Die Walsh-Cassidies jedenfalls sind nicht nur beleidigt, empört und gekränkt, sie sind auch mit ihren Visionen am Ende. Auf der Lissadell-Website steht seit einigen Tagen dieser aktuelle Zusatz zu lesen:

“OUR VISION was to transform the estate into a flagship for tourism in Sligo and the North West, whilst providing a secure environment for our children and for our visitors. We did not wish to exploit Lissadell commercially but to restore the house and gardens to their former glory, make Lissadell self-sustaining and protect this crucible of Ireland’s historic and literary heritage. This was our vision for Lissadell. Our vision is now at an end.”

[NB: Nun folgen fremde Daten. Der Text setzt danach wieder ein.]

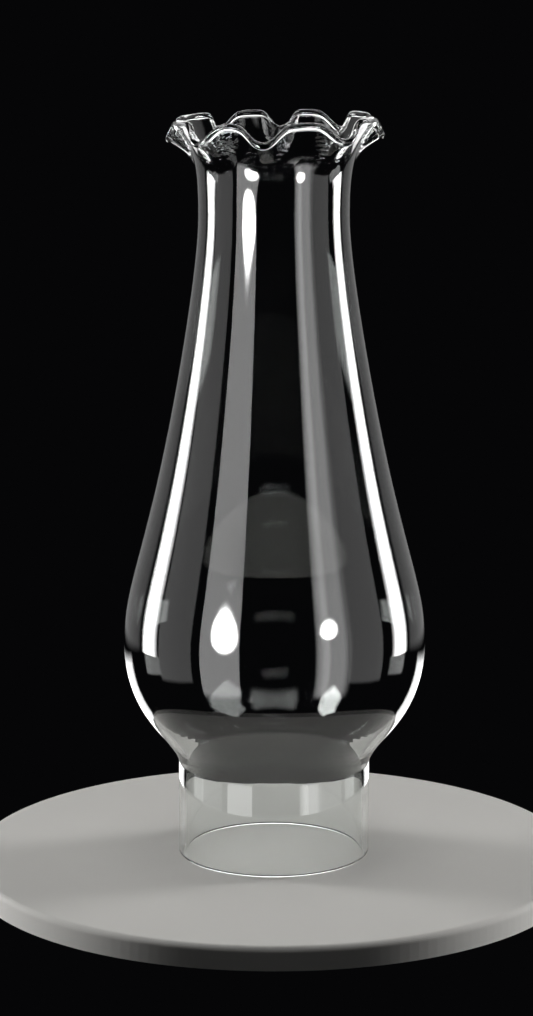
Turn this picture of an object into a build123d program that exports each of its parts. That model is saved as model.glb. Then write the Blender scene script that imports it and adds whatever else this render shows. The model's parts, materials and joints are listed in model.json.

Ende einer Sause, Ende der Träume. Ende der Visionen. Dunkle Ande
utungen. Lissadell wird nicht die Krone des Irland-Tourismus. Lissadell House ist derzeit geschlossen. Winterpause. Eine Winterpause ohne Ende? Es steht noch in den Sternen, ob “Graf” Walsh und “Gräfin” Cassidy ihre Schmuckschatulle im kommenden Frühjahr noch einmal für Touristen und andere Besucher öffnen werden oder ob sie indigniert genug bleiben, um sich die schönen Ausstellungen und Gärten in Lissadell nur noch ganz, ganz alleine, nur in Begleitung ihrer Kinder, anzuschauen.